PROBLEM REQUIREMENTS: Write out exactly the lines from the line with "box = FreeCAD.BoundBox()" through the line with "bpy.data.objects.remove(obj)", including both, and nothing more.

-- -- --

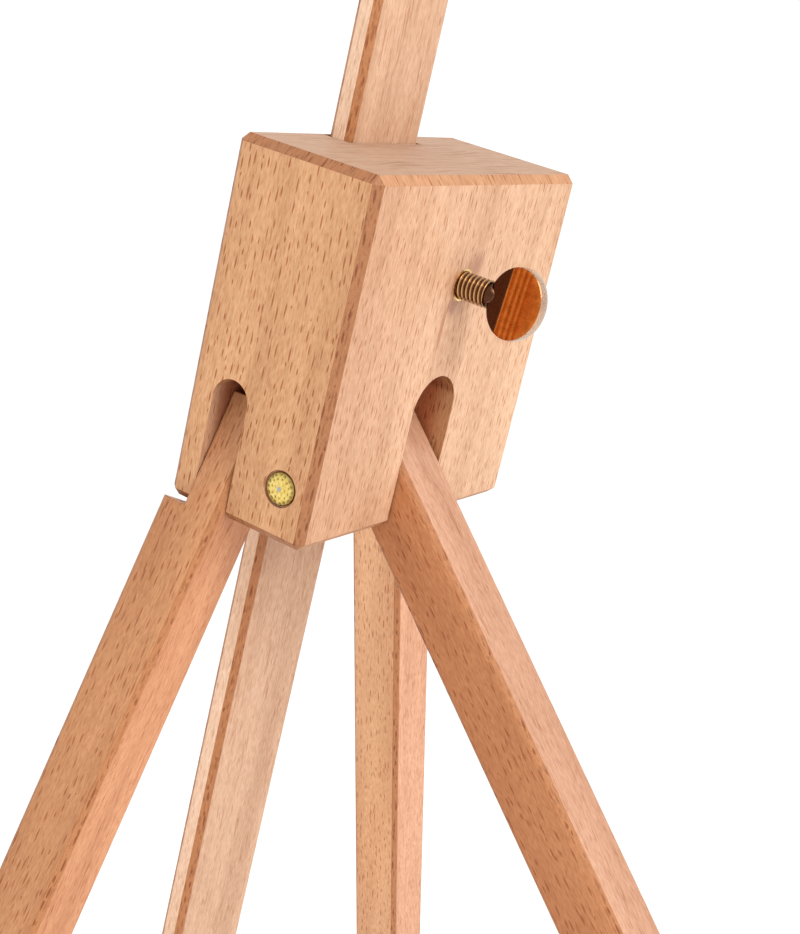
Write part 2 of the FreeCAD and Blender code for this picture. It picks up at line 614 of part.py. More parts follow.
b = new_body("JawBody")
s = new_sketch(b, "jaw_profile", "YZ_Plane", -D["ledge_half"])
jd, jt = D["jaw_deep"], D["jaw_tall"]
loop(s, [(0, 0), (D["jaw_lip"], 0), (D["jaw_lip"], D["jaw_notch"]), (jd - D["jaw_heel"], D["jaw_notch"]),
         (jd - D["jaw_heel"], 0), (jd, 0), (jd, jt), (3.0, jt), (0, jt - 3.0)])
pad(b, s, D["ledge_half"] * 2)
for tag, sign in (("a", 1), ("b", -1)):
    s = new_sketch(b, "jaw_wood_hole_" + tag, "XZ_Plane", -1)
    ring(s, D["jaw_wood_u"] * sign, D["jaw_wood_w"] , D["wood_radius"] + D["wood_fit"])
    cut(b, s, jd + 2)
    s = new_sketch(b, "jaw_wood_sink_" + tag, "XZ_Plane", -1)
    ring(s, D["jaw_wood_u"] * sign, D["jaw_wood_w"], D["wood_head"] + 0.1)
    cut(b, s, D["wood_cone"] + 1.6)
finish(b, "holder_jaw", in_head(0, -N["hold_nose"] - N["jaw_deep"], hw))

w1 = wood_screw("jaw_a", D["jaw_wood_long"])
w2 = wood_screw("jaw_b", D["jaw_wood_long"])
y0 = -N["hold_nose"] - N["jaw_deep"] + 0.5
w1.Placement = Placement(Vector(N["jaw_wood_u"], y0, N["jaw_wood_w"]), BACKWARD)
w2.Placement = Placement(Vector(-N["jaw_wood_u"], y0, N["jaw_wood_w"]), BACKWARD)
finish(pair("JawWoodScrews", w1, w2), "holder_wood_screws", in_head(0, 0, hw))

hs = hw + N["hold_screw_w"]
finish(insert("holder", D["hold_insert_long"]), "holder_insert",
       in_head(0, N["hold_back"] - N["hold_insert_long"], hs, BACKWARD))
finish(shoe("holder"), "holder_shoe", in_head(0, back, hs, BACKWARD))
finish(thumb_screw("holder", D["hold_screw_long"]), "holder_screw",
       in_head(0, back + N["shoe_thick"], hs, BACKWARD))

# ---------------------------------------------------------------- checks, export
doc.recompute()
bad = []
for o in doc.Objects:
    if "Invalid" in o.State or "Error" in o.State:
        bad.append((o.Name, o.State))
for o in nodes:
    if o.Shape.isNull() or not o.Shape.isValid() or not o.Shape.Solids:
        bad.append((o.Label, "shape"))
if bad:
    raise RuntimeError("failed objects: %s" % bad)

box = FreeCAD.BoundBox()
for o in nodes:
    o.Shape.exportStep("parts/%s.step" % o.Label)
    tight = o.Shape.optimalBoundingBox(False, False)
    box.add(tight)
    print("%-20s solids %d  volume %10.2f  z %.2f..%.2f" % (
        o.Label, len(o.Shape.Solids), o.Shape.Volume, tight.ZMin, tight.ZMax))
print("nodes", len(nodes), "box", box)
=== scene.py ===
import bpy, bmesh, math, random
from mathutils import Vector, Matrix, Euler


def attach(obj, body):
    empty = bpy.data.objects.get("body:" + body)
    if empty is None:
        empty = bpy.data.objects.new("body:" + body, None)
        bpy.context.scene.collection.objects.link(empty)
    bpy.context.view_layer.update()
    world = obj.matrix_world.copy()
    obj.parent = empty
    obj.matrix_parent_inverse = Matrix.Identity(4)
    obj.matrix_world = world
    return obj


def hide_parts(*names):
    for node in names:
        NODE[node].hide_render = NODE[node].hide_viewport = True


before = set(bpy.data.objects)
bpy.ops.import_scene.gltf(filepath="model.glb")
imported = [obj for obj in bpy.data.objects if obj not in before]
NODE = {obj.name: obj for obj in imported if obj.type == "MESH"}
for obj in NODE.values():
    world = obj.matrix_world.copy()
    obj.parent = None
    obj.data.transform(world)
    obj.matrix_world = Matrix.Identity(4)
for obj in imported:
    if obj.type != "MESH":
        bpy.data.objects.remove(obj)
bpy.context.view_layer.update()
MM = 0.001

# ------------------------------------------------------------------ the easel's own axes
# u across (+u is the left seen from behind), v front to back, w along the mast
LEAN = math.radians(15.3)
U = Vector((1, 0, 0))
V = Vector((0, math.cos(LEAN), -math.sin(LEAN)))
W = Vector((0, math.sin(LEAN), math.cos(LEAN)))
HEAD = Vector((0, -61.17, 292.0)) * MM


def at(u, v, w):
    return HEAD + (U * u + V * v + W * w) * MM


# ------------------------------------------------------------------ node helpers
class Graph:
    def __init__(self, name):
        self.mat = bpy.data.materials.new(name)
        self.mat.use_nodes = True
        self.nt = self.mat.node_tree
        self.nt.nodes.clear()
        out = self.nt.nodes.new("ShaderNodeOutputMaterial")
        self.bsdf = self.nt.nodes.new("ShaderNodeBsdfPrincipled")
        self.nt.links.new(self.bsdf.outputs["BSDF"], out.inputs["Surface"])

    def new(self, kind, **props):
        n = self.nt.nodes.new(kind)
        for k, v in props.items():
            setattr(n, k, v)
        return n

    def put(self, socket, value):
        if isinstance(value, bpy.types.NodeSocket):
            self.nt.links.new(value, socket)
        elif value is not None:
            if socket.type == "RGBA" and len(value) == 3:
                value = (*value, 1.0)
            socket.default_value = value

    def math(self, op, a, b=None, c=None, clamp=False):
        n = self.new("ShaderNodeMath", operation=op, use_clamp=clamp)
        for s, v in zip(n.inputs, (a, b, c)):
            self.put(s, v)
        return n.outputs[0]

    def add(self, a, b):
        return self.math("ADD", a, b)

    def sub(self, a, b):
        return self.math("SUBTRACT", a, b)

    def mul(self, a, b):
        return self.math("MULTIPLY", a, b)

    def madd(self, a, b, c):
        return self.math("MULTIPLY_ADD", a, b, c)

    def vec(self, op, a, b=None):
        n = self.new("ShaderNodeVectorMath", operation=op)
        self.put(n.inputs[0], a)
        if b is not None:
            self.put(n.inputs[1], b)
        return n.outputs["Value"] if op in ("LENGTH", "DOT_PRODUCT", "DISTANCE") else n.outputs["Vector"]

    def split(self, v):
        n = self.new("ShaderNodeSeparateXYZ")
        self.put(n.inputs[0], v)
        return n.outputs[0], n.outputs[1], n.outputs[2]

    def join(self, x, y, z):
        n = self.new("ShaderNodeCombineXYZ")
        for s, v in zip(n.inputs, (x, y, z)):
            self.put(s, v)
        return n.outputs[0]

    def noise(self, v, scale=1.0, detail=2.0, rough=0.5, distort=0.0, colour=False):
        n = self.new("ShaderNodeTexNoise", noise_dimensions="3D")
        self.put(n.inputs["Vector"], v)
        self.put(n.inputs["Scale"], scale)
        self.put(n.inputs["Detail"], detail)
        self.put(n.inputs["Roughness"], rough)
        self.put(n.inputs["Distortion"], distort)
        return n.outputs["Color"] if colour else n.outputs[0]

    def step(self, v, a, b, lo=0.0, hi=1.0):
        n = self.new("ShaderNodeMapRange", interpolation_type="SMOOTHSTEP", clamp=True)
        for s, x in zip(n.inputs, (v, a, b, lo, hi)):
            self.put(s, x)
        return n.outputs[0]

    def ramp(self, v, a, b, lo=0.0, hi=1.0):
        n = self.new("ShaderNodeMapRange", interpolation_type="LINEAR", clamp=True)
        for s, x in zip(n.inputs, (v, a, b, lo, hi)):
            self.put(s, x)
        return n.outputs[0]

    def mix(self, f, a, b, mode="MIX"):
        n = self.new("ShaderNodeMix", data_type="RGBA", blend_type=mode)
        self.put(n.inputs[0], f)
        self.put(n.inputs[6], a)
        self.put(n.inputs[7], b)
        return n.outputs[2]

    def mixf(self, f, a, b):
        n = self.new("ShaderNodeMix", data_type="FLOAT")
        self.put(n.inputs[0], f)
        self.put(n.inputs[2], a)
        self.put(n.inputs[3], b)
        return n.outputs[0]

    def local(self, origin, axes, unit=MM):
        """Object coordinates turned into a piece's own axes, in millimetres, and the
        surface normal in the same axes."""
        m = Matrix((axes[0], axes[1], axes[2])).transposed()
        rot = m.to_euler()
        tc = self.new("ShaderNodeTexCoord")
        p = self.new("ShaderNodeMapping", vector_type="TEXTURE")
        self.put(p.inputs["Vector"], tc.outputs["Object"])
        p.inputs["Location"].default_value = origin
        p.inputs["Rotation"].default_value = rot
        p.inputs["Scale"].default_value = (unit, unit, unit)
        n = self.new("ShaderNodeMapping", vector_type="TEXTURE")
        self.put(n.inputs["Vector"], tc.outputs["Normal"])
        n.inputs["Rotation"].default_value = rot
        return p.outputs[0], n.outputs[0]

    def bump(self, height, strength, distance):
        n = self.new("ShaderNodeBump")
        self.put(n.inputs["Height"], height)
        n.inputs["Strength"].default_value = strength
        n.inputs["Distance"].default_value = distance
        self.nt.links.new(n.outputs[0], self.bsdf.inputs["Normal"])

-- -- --

EXERCISE ANSWER:
box = FreeCAD.BoundBox()
for o in nodes:
    o.Shape.exportStep("parts/%s.step" % o.Label)
    tight = o.Shape.optimalBoundingBox(False, False)
    box.add(tight)
    print("%-20s solids %d  volume %10.2f  z %.2f..%.2f" % (
        o.Label, len(o.Shape.Solids), o.Shape.Volume, tight.ZMin, tight.ZMax))
print("nodes", len(nodes), "box", box)
=== scene.py ===
import bpy, bmesh, math, random
from mathutils import Vector, Matrix, Euler


def attach(obj, body):
    empty = bpy.data.objects.get("body:" + body)
    if empty is None:
        empty = bpy.data.objects.new("body:" + body, None)
        bpy.context.scene.collection.objects.link(empty)
    bpy.context.view_layer.update()
    world = obj.matrix_world.copy()
    obj.parent = empty
    obj.matrix_parent_inverse = Matrix.Identity(4)
    obj.matrix_world = world
    return obj


def hide_parts(*names):
    for node in names:
        NODE[node].hide_render = NODE[node].hide_viewport = True


before = set(bpy.data.objects)
bpy.ops.import_scene.gltf(filepath="model.glb")
imported = [obj for obj in bpy.data.objects if obj not in before]
NODE = {obj.name: obj for obj in imported if obj.type == "MESH"}
for obj in NODE.values():
    world = obj.matrix_world.copy()
    obj.parent = None
    obj.data.transform(world)
    obj.matrix_world = Matrix.Identity(4)
for obj in imported:
    if obj.type != "MESH":
        bpy.data.objects.remove(obj)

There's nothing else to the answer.